В школу я начала рваться лет с 5. Генка мне тут был совершенно не соратник, он сам-то ходил в школу из-под палки, и я начала искать кого-нибудь, кто бы поспособствовал моему поступлению в школу. Был у меня тогда друг Филька, чуть старше меня и уже первоклассник. Я долго упрашивала его и соблазнила тем самым пенальчиком, подаренным мне беженкой из Ленинграда Музой. Филька согласился взять меня в школу и всю дорогу учил: «Спросят, сколько лет, отвечай: „Семь, восьмой». «Ладно», – обещала я, но, услышав от учительницы этот вопрос, я замялась: во мне вдруг проснулась женщина, которая не пожелала прибавлять себе лишние 2 года, и меня попросили удалиться. А пенальчик мне Филька не отдал: «Я всё сделал, а ты дура!»

На следующий год, уже 6 лет, я всё-таки «промылилась» в школу, доказав, что уж читать-то я, по крайней мере, умею.

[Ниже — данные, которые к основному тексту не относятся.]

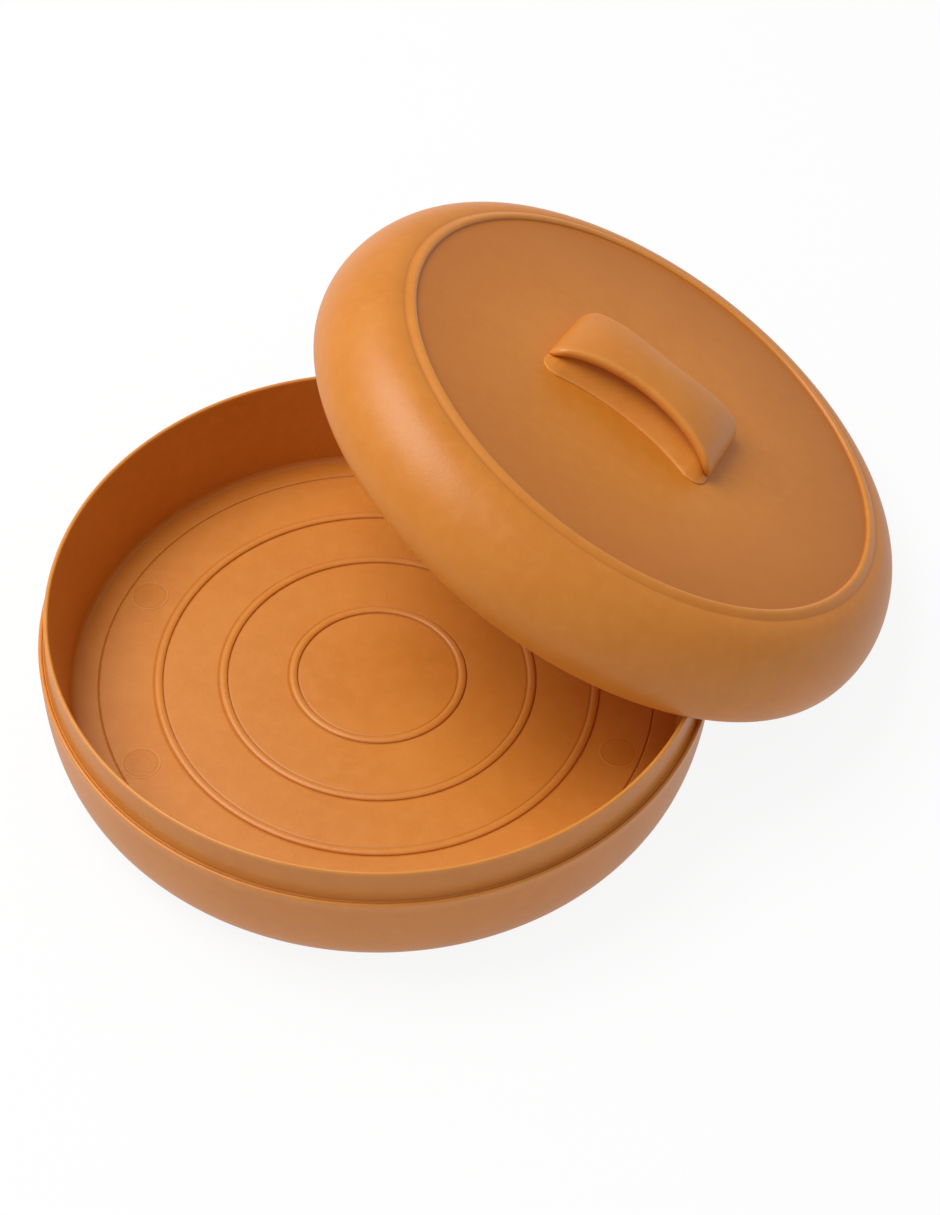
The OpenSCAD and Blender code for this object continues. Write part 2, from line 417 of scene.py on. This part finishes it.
def makeFloorMarks():
    # faint round marks that the mould's pins leave in the floor
    r, top = floorMarks["radius"], floorMarks["height"]
    rounding, sunk = floorMarks["rounding"], floorMarks["sunk"]
    groove, half = r - floorMarks["grooveIn"], floorMarks["grooveHalf"]
    outline = [(0.0, -sunk), (r, -sunk), (r, top - rounding)]
    outline += arcPoints((r - rounding, top - rounding), (rounding, rounding), 30, 90, 3)
    outline += [(r - 0.5, top), (groove + half, top), (groove, top - floorMarks["grooveDepth"])]
    outline += [(groove - half, top), (r - 2.2, top), (0.0, top)]
    for number, angle in enumerate(floorMarks["angles"], 1):
        place = Matrix.Rotation(math.radians(angle), 4, "Z") @ Matrix.Translation(
            Vector((floorMarks["from"], 0, bowl["floorHeight"])) * mm)
        mark = lathe(f"floorMark{number}", outline, 72, place)
        dress(mark, linerPlastic, "bowl", "bowl_inside")


bowlPlastic = clayPlastic("bowlPlastic")
linerPlastic = clayPlastic("linerPlastic")
dress(makeBowlShell(), bowlPlastic, "bowl", "bowl_outside", "bowl_shell")
dress(makeBowlLiner(), linerPlastic, "bowl", "bowl_inside", "bowl_liner")
makeFloorMarks()


# Lid

lid = {
    "height": 37.5,          # edge to flat top
    "widest": 136.5,
    "widestAt": 7.85,
    "edgeIn": 1.7,
    "edgeThickness": 1.2,
    "topRadius": 108.8,      # flat top, inside the bead
    "shoulderStart": 5.4,    # outside the flat top
    "shoulderPower": 1.8,
    "valleyDrop": 0.2,
    "beadHeight": 1.5,
    "beadCrest": 1.6,        # crest, outside the flat top
    "beadFullness": 0.7,     # under 1 makes its outer side rounder
    "wall": 2.2,
    "seatHeight": 17.2,      # where the inner ceiling is welded in
    "seatWidth": 2.0,
    "seatRib": 2.0,          # thicker wall above that face
    "linerRoom": 0.3,
    "domeIn": 0.7,
    "ceilingGap": 8.0,
    "ceilingIn": 2.0,
    "ceilingThickness": 1.8,
    "tilt": 27.8,
    "turn": 9.4,
    "place": (92.2, 74.0),   # centre of the edge
    "tableGap": 1.4,
    "bevel": 0.3,            # on the liner's and the bore's edges
    "shoulderSteps": 52,
    "flankSteps": 14,
    "around": 360,
}
lidEdgeRadius = lid["widest"] - lid["edgeIn"]
lidBore = lidEdgeRadius - lid["edgeThickness"]
shoulderRadius = lid["topRadius"] + lid["shoulderStart"]
lidLift = lidEdgeRadius * math.sin(math.radians(lid["tilt"])) + lid["tableGap"]
lidMatrix = (
    Matrix.Translation(Vector((*lid["place"], lidLift)) * mm)
    @ Matrix.Rotation(math.radians(lid["turn"]), 4, "Z")
    @ Matrix.Rotation(math.radians(lid["tilt"]), 4, "Y")
)


def makeLidShell():
    top, wall = lid["height"], lid["wall"]
    valley = top - lid["valleyDrop"]
    crestRadius = lid["topRadius"] + lid["beadCrest"]
    crest = top + lid["beadHeight"]
    seatIn = lidBore - lid["seatWidth"]
    seat = lid["seatHeight"]
    bevel = lid["bevel"]
    shoulder = superQuarter((lid["widest"], lid["widestAt"]), (shoulderRadius, valley),
                            lid["shoulderPower"], lid["shoulderSteps"])
    flank = []
    for i in range(1, lid["flankSteps"]):
        x = 1 - i / lid["flankSteps"]
        swell = (0.5 + 0.5 * math.cos(math.pi * x)) ** lid["beadFullness"]
        flank.append((crestRadius + (shoulderRadius - crestRadius) * x, valley + (crest - valley) * swell))

    points = [(lidBore, bevel), (lidBore + bevel, 0.0)]
    points += arcPoints((lidEdgeRadius, lid["widestAt"]), (lid["edgeIn"], lid["widestAt"]), -90, -6, 16)
    points += shoulder
    points += flank
    points += arcPoints((crestRadius, top), (lid["beadCrest"], lid["beadHeight"]), 90, 174, 10)
    points += [(lid["topRadius"] - 0.1, top), (lid["topRadius"] - 0.5, top)]
    points += [(lid["topRadius"] * 0.5, top), (0.0, top)]
    points += [(0.0, top - wall), (crestRadius, top - wall)]
    points += [p for p in shifted(shoulder[::-1], wall)
               if shoulderRadius < p[0] < seatIn - 0.1 and p[1] < top - wall - 0.1]
    points += [(seatIn, seat + lid["seatRib"]), (seatIn, seat), (lidBore, seat)]
    return lathe("lidShell", points, lid["around"], lidMatrix)


def makeLidLiner():
    seat, thick = lid["seatHeight"], lid["ceilingThickness"]
    ceiling = lid["height"] - lid["wall"] - lid["ceilingGap"]
    domeRadius = lidBore - lid["seatWidth"] - lid["domeIn"]
    rimOut = lidBore - lid["linerRoom"]
    bevel = lid["bevel"]
    dome = superQuarter((domeRadius, seat), (shoulderRadius - lid["ceilingIn"], ceiling), 2, 24)
    points = [(domeRadius - thick, seat - thick + bevel), (domeRadius - thick + bevel, seat - thick)]
    points += [(rimOut - bevel, seat - thick), (rimOut, seat - thick + bevel), (rimOut, seat)]
    points += dome
    points += [(0.0, ceiling), (0.0, ceiling - thick), (shoulderRadius - 4, ceiling - thick)]
    points += shifted(dome[::-1], thick)[:-1]
    return lathe("lidLiner", points, lid["around"], lidMatrix)


lidPlastic = clayPlastic("lidPlastic")
ceilingPlastic = clayPlastic("ceilingPlastic")
dress(makeLidShell(), lidPlastic, "lid", "lid_outside", "lid_shell")
dress(makeLidLiner(), ceilingPlastic, "lid", "lid_inside", "lid_liner")


# Handle: an arched strap on a spreading foot, with a finger scoop under each side

handle = {
    "length": 82.0,
    "height": 17.0,
    "endHeight": 1.2,
    "archPower": 2.3,
    "strapWidth": 29.0,
    "strapEndWidth": 44.0,
    "strapPower": 1.6,
    "footWidth": 38.0,
    "footPower": 2.2,
    "footShare": 0.8,        # share of the length in which the foot widens
    "endWidth": 52.0,
    "endRounding": 6.0,      # of the four corners, seen from above
    "scoop": 12.0,
    "scoopPower": 4.0,
    "rise": 0.4,             # how soon the scoop's wall leaves the foot, as a share of its way
    "middle": (-4.0, -1.0),  # from the middle of the flat top, along and across the handle
    "lip": (2.0, 2.3),       # reach and half height of the strap's rounded edge
    "lipShare": 0.3,         # most of the height that each may take where the arch is low
    "footEdge": 0.6,
    "footEdgeShare": 0.25,
    "crown": 0.07,
    "sunk": 0.3,             # how far the foot goes into the lid
    "turn": -36.8,
    "rings": 120,
    "scoopSteps": 18,
    "lipSteps": 12,
    "topSteps": 8,
    "pegRadius": 3.0,
    "pegAt": 24.0,
    "pegInside": 4.0,        # how far a peg goes up into the handle
    "stakeRadius": 4.8,
    "stakeFlat": 4.0,        # radius of the stake's flat end
    "stakeDepth": 1.6,
    "stakeEdge": 0.5,
}
handleMatrix = (
    lidMatrix
    @ Matrix.Translation(Vector((0, 0, lid["height"])) * mm)
    @ Matrix.Rotation(math.radians(handle["turn"]), 4, "Z")
    @ Matrix.Translation(Vector((*handle["middle"], 0)) * mm)
)


def handleSection(u):
    # the section at u, which runs from -1 at one end to 1 at the other
    away = abs(u)
    rounding = handle["endRounding"]
    inset = max(rounding - handle["length"] / 2 * (1 - away), 0.0)
    trim = rounding - math.sqrt(rounding ** 2 - inset ** 2)
    end = handle["endHeight"]
    power = handle["archPower"]
    top = end + (handle["height"] - end) * max(1 - away ** power, 0.0) ** (1 / power)
    half, foot = handle["strapWidth"] / 2, handle["footWidth"] / 2
    widening = min(away / handle["footShare"], 1.0) ** handle["footPower"]
    half += (handle["strapEndWidth"] / 2 - half) * away ** handle["strapPower"] - trim
    foot += (handle["endWidth"] / 2 - foot) * widening - trim
    waist = half - handle["scoop"] * (1 - away ** handle["scoopPower"])
    reach, lip = (min(size, handle["lipShare"] * top) for size in handle["lip"])
    edge = min(handle["footEdge"], handle["footEdgeShare"] * top)
    crown = handle["crown"]
    under = top * (1 - crown) - 2 * lip
    flat = half - reach
    right = [(foot, -handle["sunk"]), (foot, edge * 0.6), (foot - 0.05, edge * 0.85)]
    rise = handle["rise"]
    leaving = (foot + rise * (waist - foot), edge + rise * (under - edge))
    corners = [(foot, edge), leaving, (waist, under), (flat, under)]
    firstStep = 0.02
    for i in range(handle["scoopSteps"] + 1):
        t = firstStep + (1 - firstStep) * i / handle["scoopSteps"]
        weights = ((1 - t) ** 3, 3 * t * (1 - t) ** 2, 3 * t * t * (1 - t), t ** 3)
        right.append(tuple(sum(w * c[axis] for w, c in zip(weights, corners)) for axis in (0, 1)))
    right += arcPoints((flat, under + lip), (reach, lip), -60, 90, handle["lipSteps"])
    for i in range(1, handle["topSteps"] + 1):
        x = 1 - i / handle["topSteps"]
        right.append((flat * x, top * (1 - crown * x * x)))
    return right + [(-y, z) for y, z in right[-2::-1]]


def makeHandle():
    vertices, faces, edgeMarks, creaseMarks = [], [], [], []
    rings = handle["rings"]
    for k in range(rings + 1):
        u = math.sin(math.pi * (k / rings - 0.5))
        section = handleSection(u)
        edges, creases = bends(section)
        vertices += [(u * handle["length"] / 2, y, z) for y, z in section]
        edgeMarks += edges
        creaseMarks += creases
    n = len(section)
    for k in range(rings):
        for j in range(n):
            a, d = k * n + j, k * n + (j + 1) % n
            faces.append((a, a + n, d + n, d))
    # the two ends have points of their own, so that they stay flat
    for first, order in ((0, 1), (rings * n, -1)):
        cap = list(range(len(vertices), len(vertices) + n))[::order]
        vertices += vertices[first:first + n]
        # the flat ends count as full edge, so they get full wear and painted highlight
        edgeMarks += [1.0] * n
        creaseMarks += [0.0] * n
        faces.append(cap)
    return finishMesh("lidHandle", vertices, faces, edgeMarks, creaseMarks, handleMatrix)


def makeHandlePegs():
    # staked over beneath the flat top
    r, inside = handle["pegRadius"], handle["pegInside"]
    wide, flat = handle["stakeRadius"], handle["stakeFlat"]
    under = -lid["wall"]
    bottom = under - handle["stakeDepth"]
    outline = [(0.0, bottom), (flat, bottom), (wide, under - handle["stakeEdge"]), (wide, under), (r, under)]
    outline += [(r, inside), (0.0, inside)]
    for number, side in enumerate((-1, 1), 1):
        place = handleMatrix @ Matrix.Translation(Vector((side * handle["pegAt"], 0, 0)) * mm)
        peg = lathe(f"handlePeg{number}", outline, 48, place)
        dress(peg, handlePlastic, "lid", "handle_plastic")


handlePlastic = clayPlastic("handlePlastic")
dress(makeHandle(), handlePlastic, "lid", "handle_plastic", "lid_handle")
makeHandlePegs()


# Table, light and camera

stageLook = {
    "tableTone": (0.86, 0.86, 0.86),
    "tableSize": 6.0,            # metres
    "tableDrop": 0.0002,         # below the bowl's base
    "shadowFade": 0.90,          # how far the table is mixed towards plain white, seen directly
    "skyLevel": 0.45,
    "keyPower": 25.4,
    "keySize": 1.3,
    "keyFrom": (-0.76, 0.26, 1.56),
}
photoView = {
    "place": (0.0, -0.6293, 0.7753),
    "lookDown": 48.72,
    "lookRight": 3.32,
    "roll": 3.35,
    "focal": 70.485,
    "filmHeight": 36.0,
}


def makeTable():
    half = stageLook["tableSize"] / 2
    mesh = bpy.data.meshes.new("table")
    low = -stageLook["tableDrop"]
    corners = [(-half, -half, low), (half, -half, low), (half, half, low), (-half, half, low)]
    mesh.from_pydata(corners, [], [(0, 1, 2, 3)])
    table = bpy.data.objects.new("table", mesh)
    bpy.context.scene.collection.objects.link(table)
    material = bpy.data.materials.new("tablePaper")
    material.use_nodes = True
    board = Board(material.node_tree)
    paper = board.add("ShaderNodeBsdfDiffuse", None, {"Color": opaque(stageLook["tableTone"])})
    white = board.add("ShaderNodeEmission", None, {"Color": opaque((1, 1, 1)), "Strength": 1.0})
    seen = board.add("ShaderNodeLightPath", out="Is Camera Ray")
    mirrored = board.add("ShaderNodeLightPath", out="Is Glossy Ray")
    passed = board.add("ShaderNodeLightPath", out="Is Transmission Ray")
    share = (seen + mirrored + passed) * stageLook["shadowFade"]
    mixed = board.add("ShaderNodeMixShader", None, {"Fac": share, 1: paper, 2: white})
    board.add("ShaderNodeOutputMaterial", None, {"Surface": mixed})
    mesh.materials.append(material)


def makeSky():
    world = bpy.data.worlds.new("studio")
    world.use_nodes = True
    board = Board(world.node_tree)
    seen = board.add("ShaderNodeLightPath", out="Is Camera Ray")
    strength = stageLook["skyLevel"] + seen * (1 - stageLook["skyLevel"])
    sky = board.add("ShaderNodeBackground", None, {"Color": opaque((1, 1, 1)), "Strength": strength})
    board.add("ShaderNodeOutputWorld", None, {"Surface": sky})
    bpy.context.scene.world = world


def makeKeyLight():
    light = bpy.data.lights.new("softKey", "AREA")
    light.shape = "DISK"
    light.size = stageLook["keySize"]
    light.energy = stageLook["keyPower"]
    key = bpy.data.objects.new("softKey", light)
    key.location = stageLook["keyFrom"]
    key.rotation_euler = (-key.location).to_track_quat("-Z", "Y").to_euler()
    bpy.context.scene.collection.objects.link(key)


def makeCamera():
    camera = bpy.data.cameras.new("photoCamera")
    camera.sensor_fit = "VERTICAL"
    camera.sensor_height = photoView["filmHeight"]
    camera.lens = photoView["focal"]
    camera.clip_start = 0.01
    viewer = bpy.data.objects.new("photoCamera", camera)
    viewer.matrix_world = (
        Matrix.Translation(photoView["place"])
        @ Matrix.Rotation(math.radians(-photoView["lookRight"]), 4, "Z")
        @ Matrix.Rotation(math.radians(90 - photoView["lookDown"]), 4, "X")
        @ Matrix.Rotation(math.radians(photoView["roll"]), 4, "Z")
    )
    bpy.context.scene.collection.objects.link(viewer)
    bpy.context.scene.camera = viewer


makeTable()
makeSky()
makeKeyLight()
makeCamera()
bpy.context.scene.view_settings.view_transform = "Standard"
print("stage ready")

Я помню, как осенью, на большой переменке, я мчусь домой (зачем?), меня встречает моя соседка и подружка Лида, которой уже 9, но она не может пойти в школу – не в чем (а была она дочка милиционера). Она очень рада за меня, конечно же, наверное, завидует, но всегда встречает меня с гостинцами: огурец, помидорка и подсолнух.